School was, well, school. nothing much to report, same old same old.
like any other day just that it started two and a half hours later, like it always does on wednesdays, there was a good storm in the morning and it ended slightly earlier than usual.
and at least all the talk about grades has died down a little. thank goodness.
stayed after school to have consultation with Mr Chong, because i’ve become one of his ‘favourite’ and ‘best’ students. oh joy. we went through our paper and i realised how much i wanted to kick myself. seriously, i think for all the days we went to school for exams, i left the most important part of me at home – my little dumb brain. i’m so terribly annoyed because all, or rather most, questions that i got wrong was because...actually i don’t even know why i got it wrong! the right answer was blatantly staring at me in the face today, the paper wasnt all that tough at all, and i still haven’t the foggiest what possessed me on that day to write such UTTER CRAP. really. you can look though all my scripts and have a good laugh – would probably cheer anyone up.
but i left with slight conslation that maybe i’m not so stupid after all (still pretty stupid though hah)
and with all the talk about money buying happiness and blah blah blah, yes a hot topic thanks to the GP paper which i screwed up as well, maybe i do agree to some extent – retail therapy does lift spirits momentarily. most people, rather most girls (do guys do retail therapy too?) take to the shoe shops or clothes shops or bags and stuff shops for this expensive form of therapy but me? plonk me in a bookshop and i’m happy as anything.i can literally live in the bookshop. today i spent al my ‘therapy’ time in Times (the bookshop) and left not empty handed and quite happy. yes, i bought books to cheer me up. call me a nerd or geek or whatever (though i’m extremely far from being a nerd – nerds don’t fail do they), but i like to read. i like to read so much that it’s quite a danger to do so – once i pick up a book, i don’t put it down till the last page has been read. it isn’t a bad thing but it isn’t such a good thing either with all this work piling up around me (oops!) haha and i’ve just done myself in, i’ve got 2 unread books and a whole lot more on the wishlist. though i’m not a bookworm, i don’t/can’t read every single book on the shelf. i’m a picky reader. heh.

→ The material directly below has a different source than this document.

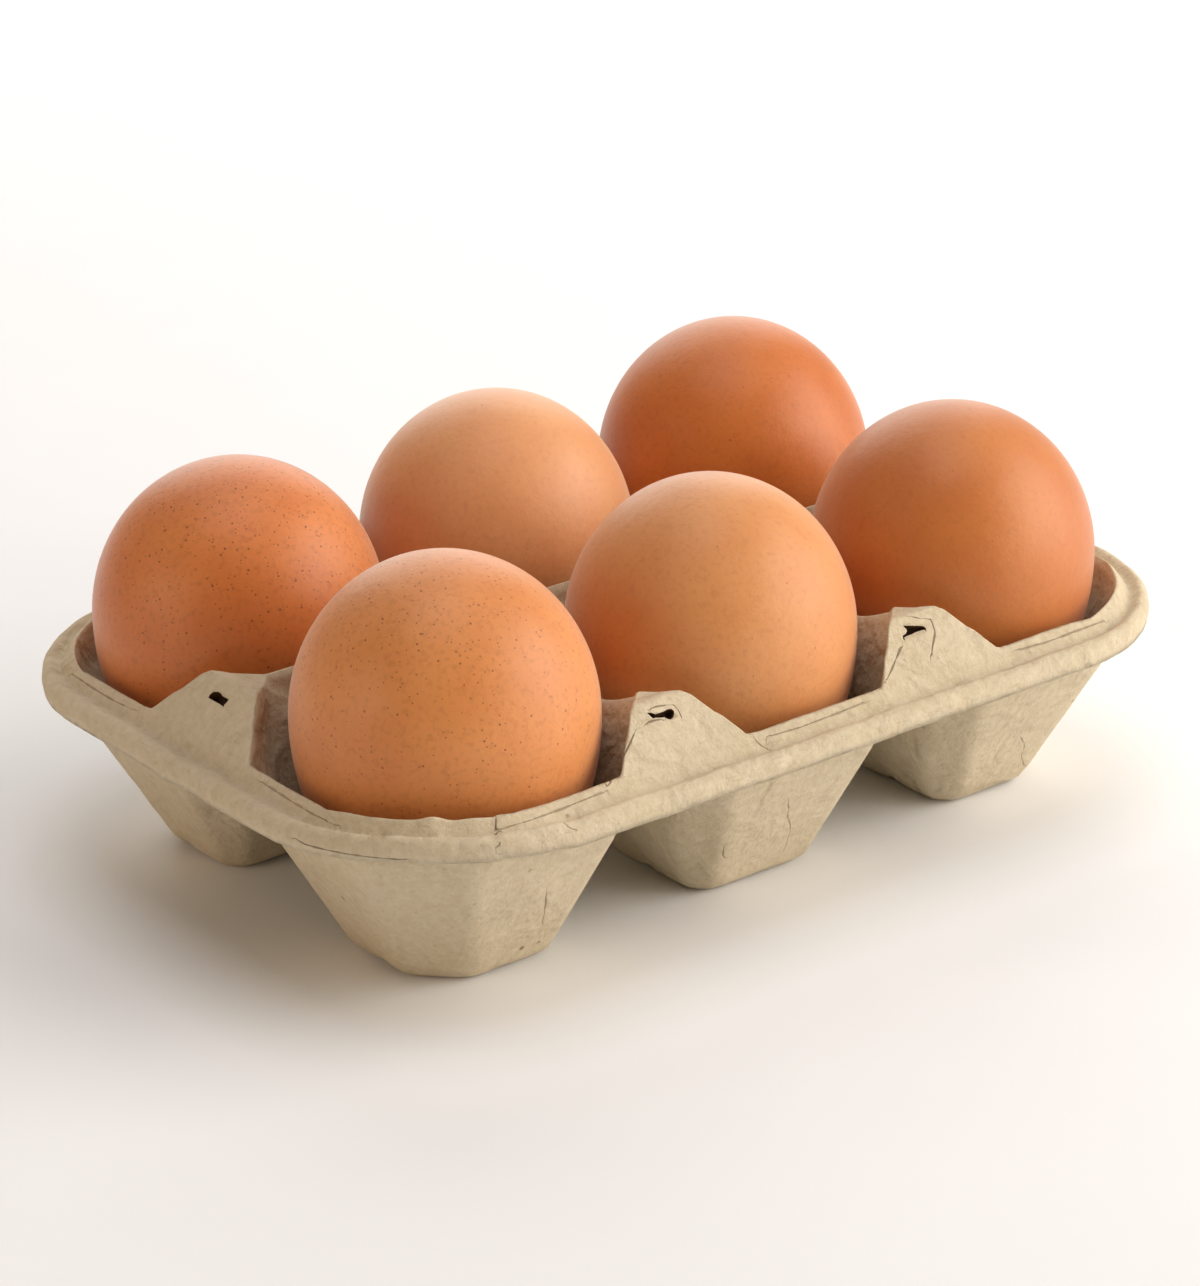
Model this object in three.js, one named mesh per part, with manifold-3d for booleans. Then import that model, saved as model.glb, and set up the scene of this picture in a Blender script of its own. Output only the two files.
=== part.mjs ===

what am i droning on about now? i think stress has taken over my brain. hahah. and i can’t believe i’m saying this but i’m actually enjoying homework right now (i’m insane aren’t i?) i think it’s post exam stress syndrome. and honestly i hope it doesn’t wear off – it may actually help me pass promos.
promos. the thought of promos is scary, daunting. if history repeats itself, i think i can just go jump out the window. let’s hope that doesn’t happen shall we?
i should be getting to my ‘enjoyable’ homework.
toodles people.
-- (sorry bout the lack of tag replying. wasn’t in the mood to say anything the past few days and didn’t want to snap at people)
huizhi: yes it is! somehow i never get tired of that movie! and yeah, oral is screwed up. but there’s nothing we can do about it now. :/
janice: we had it at my friend’s house at Carissa Park in Pasir Ris. yeah and i HATE it when the teachers keep doing that. D:<
hazelll: haha yeah! my bed is on top which is good – i never feel tempted to sleep, can’t even see my bed! go get one! haha say that it’s terribly space efficient! xD and yeah we all in the same laser i guess. wahaha. but i’m far worse.
ZW: yeah. haha. anyway if there’s anyone that should resign from a post, it’ll be me. so don’t okay!